Roger Marolt: Giving a finger to the chain gang
Aspen football chain-ganging is demanding mentally, physically and gastrointestinally. Yes, it takes guts. New members are admitted only when a current member dives into life’s end zone. We work for peanut M&Ms and halftime hot dogs. When passes are dropped, a 48-minute game can take three hours. To top it off, we all eventually end up with gnarled fingers. These breaks come while tossing the football before games on fall Friday evenings, where jammed fingers cry out over the autumnal breeze like cereal elves: Snap! Krackle! Pop!
I grew up in a skiing family who loves baseball and competes like magpies on roadkill. I never learned to “have a catch.” You remember that hokey phrase Kevin Costner used in “Field of Dreams” when he longed for lazily tossing a baseball back and forth with his Pa, 20 feet apart in the front yard, tracing imaginary rainbows with the arcs of their gentle throws. We never did that. We played burnout which is firing the ball back and forth as hard as you can until it gets too dark to see or someone says “uncle” because his or her hand goes numb, whichever comes first. This addicting game has followed me into “adulthood.”
I believe the first finger I broke was Bill’s. He is the senior member, moving the sticks since perhaps when footballs were round. His phalange snapped for the joy of serving so long ago that I don’t recall the particulars, but one look at his knuckle confirms it’s not hypochondria. He never picks up a football anymore, not even an incomplete pass that comes to rest at his feet.
Tim was next. He’s still bellyaching about it. He says I throw a football like Hickory House hot wings — too damn hot. I permanently jammed one of Ken’s fingers at the first pre-game he joined us for. Chris claims he’s never broken a finger out there, but we’ve all noticed how gingerly he pulls his wallet when the tab comes.
That left Dwayne and me as the only members who could count whole numbers on our digits without having to consider fractions. That is until the first home game this fall. I’m not saying I threw a perfect spiral, but he had his hands all tangled up, too. I mean, seriously; the dude was a baseball catcher in college. Anyway, the ball bent his finger forward so it resembles the Grim Reaper’s scythe. Apparently, it will stay that way until offseason surgery.

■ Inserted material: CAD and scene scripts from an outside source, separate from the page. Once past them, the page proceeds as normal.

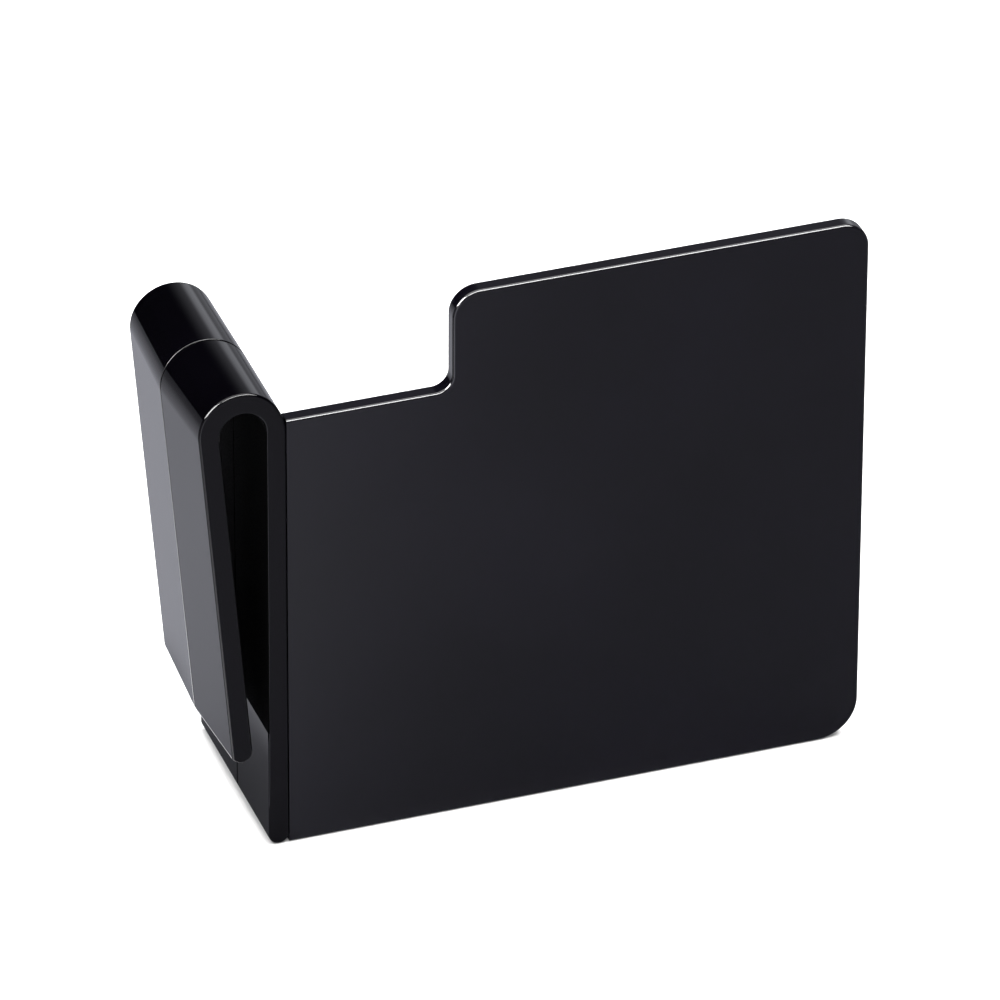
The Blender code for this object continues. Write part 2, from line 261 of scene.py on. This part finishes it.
def rim_levels(edge):
    """Distances from an end face, with how far the outline is moved inwards there."""
    levels = [(0.0, edge + CAP_RING), (0.0, edge + SUPPORT)]
    for step in range(FILLET_STEPS + 1):
        angle = math.pi / 2.0 * step / FILLET_STEPS
        levels.append((edge - edge * math.cos(angle), edge - edge * math.sin(angle)))
    levels.append((edge + SUPPORT, 0.0))
    return levels


def rim_wear_and_highlight(edge, depth, wear_and_highlight):
    """How rubbed a loop of a rim is, or how bright its painted highlight line is, from its distance inwards.
    """
    if not 0.0 < depth < edge:
        return 0.0
    strength, strongest = wear_and_highlight
    angle = math.asin(1.0 - depth / edge)
    return strength * max(0.0, 1.0 - abs(angle - strongest) / WEAR_SPREAD)


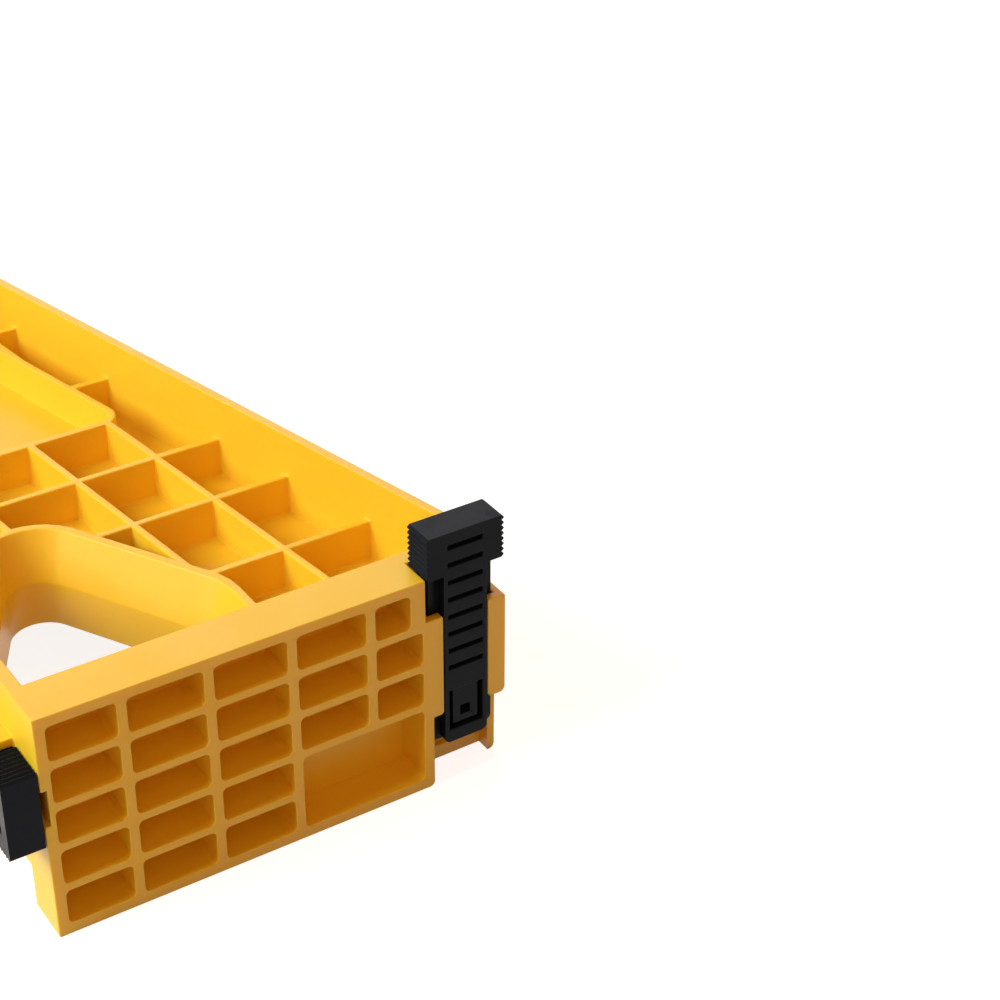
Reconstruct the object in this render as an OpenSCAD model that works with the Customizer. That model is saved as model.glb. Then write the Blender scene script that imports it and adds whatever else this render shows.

I poked fun at him mercilessly for days afterward: “You got hands like feet.” “Musta hit you in a bad place — your hands.” “What, did someone punch you in the nose?” “It’s your middle finger so it must be an overuse injury”, etc., etc. Best of all, the medical term for the injury is “mallet finger.”
As captain of the chain gang, chosen by secret ballot, protested and re-counted every single week, I never considered that karma applied to me. As our unofficial motto is “At least consider doing the right thing,” I believed we had some sort of cosmic exemption. This assumption proved false, and I am paying now with my own case of mallet finger.
Mallet finger! Who has heard of it? Nobody, that’s who. Dwayne gets one and a week later, I get one, too! It’s preposterous! Mine happened in a cosmically punishing log chopping accident.
We were at a mountain cabin with Bill and his wife, Leah. Everybody wanted a fire, like that would burn the edges off a long week. I might have been showing off a bit and swung harder than necessary. I must have hit a knot or an old squirrel skull. I felt the sting in my hands and arms as a chunk of log shot back like a rocket. In one sense I got lucky. Had that piece of wood not smashed into my fist, it would have hit me right where the fly meets the pant leg seams.
Chain-ganging isn’t all the glitz and glamor it oftentimes appears to be from the stands. I’ve pulled a hamstring and a gastrocnemius trying to keep pace with Aspen’s hurry-up offense. Dwayne put off knee surgery until the end of the season a couple years ago. Bill worked a game with a bad head cold (it might have only been allergies). Tim once fought off hunger pains. And still, love of the game conquers all. We happily give you our knuckles.